Moving right along, we also got refreshed internals across the board for Apple’s entire laptop lineup. New Kaby Lake CPUs for all models of the MacBook Pro, beefed up MacBooks, and even the all-but-forgotten MacBook Air got a speed bump. Sadly, there’s still no 32GB RAM option for the MacBook Pro, so that remains a point of contention. It’s hard to say when Apple will enable that capability. Still, to see updates to the MacBook Pro relatively soon after the last big update, along with all the other laptop updates, is a welcome sign that Apple’s willing to step up the pace on pushing out new Mac hardware.

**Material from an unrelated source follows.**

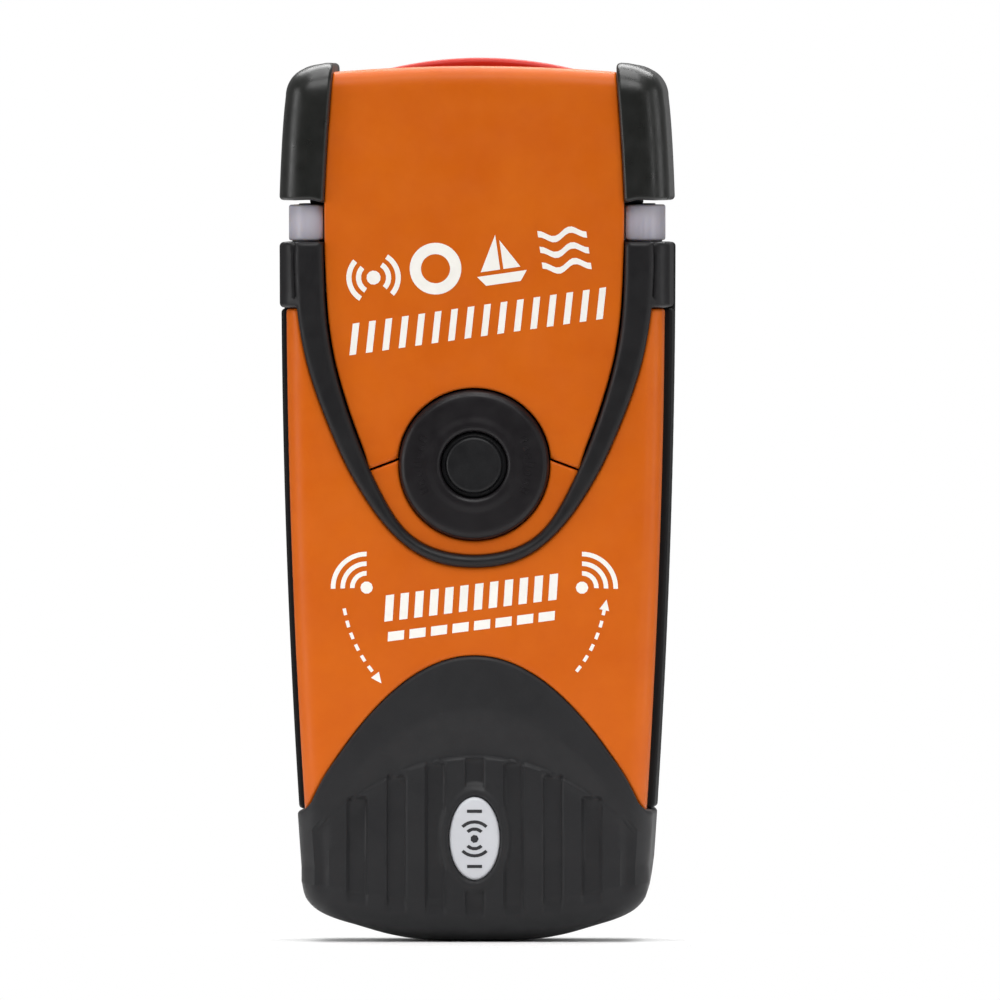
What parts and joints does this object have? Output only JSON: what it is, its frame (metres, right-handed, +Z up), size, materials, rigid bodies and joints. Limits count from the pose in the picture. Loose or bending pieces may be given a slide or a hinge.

(No new Mac mini though? Really?)
Rounding out the pro hardware story is not one, but two new iPad Pros that, combined with a seriously awesome OS upgrade, make the iPad far more compelling as a true high-end computer for pro users. For the first time, the big 12.9” iPad Pro and the smaller one (but no longer quite as small at a svelte 10.5” size) have feature parity. Both have gorgeous True Tone displays. Both have fantastic cameras pulled from the iPhone 7. Both have support for fast charging. And, of course, both have the latest generation A10X processors with significantly faster graphics capabilities. Generally, the only real reason to choose one or the other will be down to screen size and weight.
Speaking of screen size, I am totally stoked to see that slightly larger form factor for the mainstream iPad Pro. I love my 9.7” iPad Pro, but at the same time I often feel just a little bit cramped when using it. However, I don’t really want the large 12.9” size, as one of the things I love about using an iPad is that it is compact and lightweight and easy to shlep around. With the 10.5” model remaining compact and lightweight, yet providing a pretty decent increase in screen real estate, it’s clearly hitting a new sweet spot that should serve Apple and its customers well for the foreseeable future. It also helps to further differentiate the iPad Pro lineup from the low-cost, suffix-less iPad.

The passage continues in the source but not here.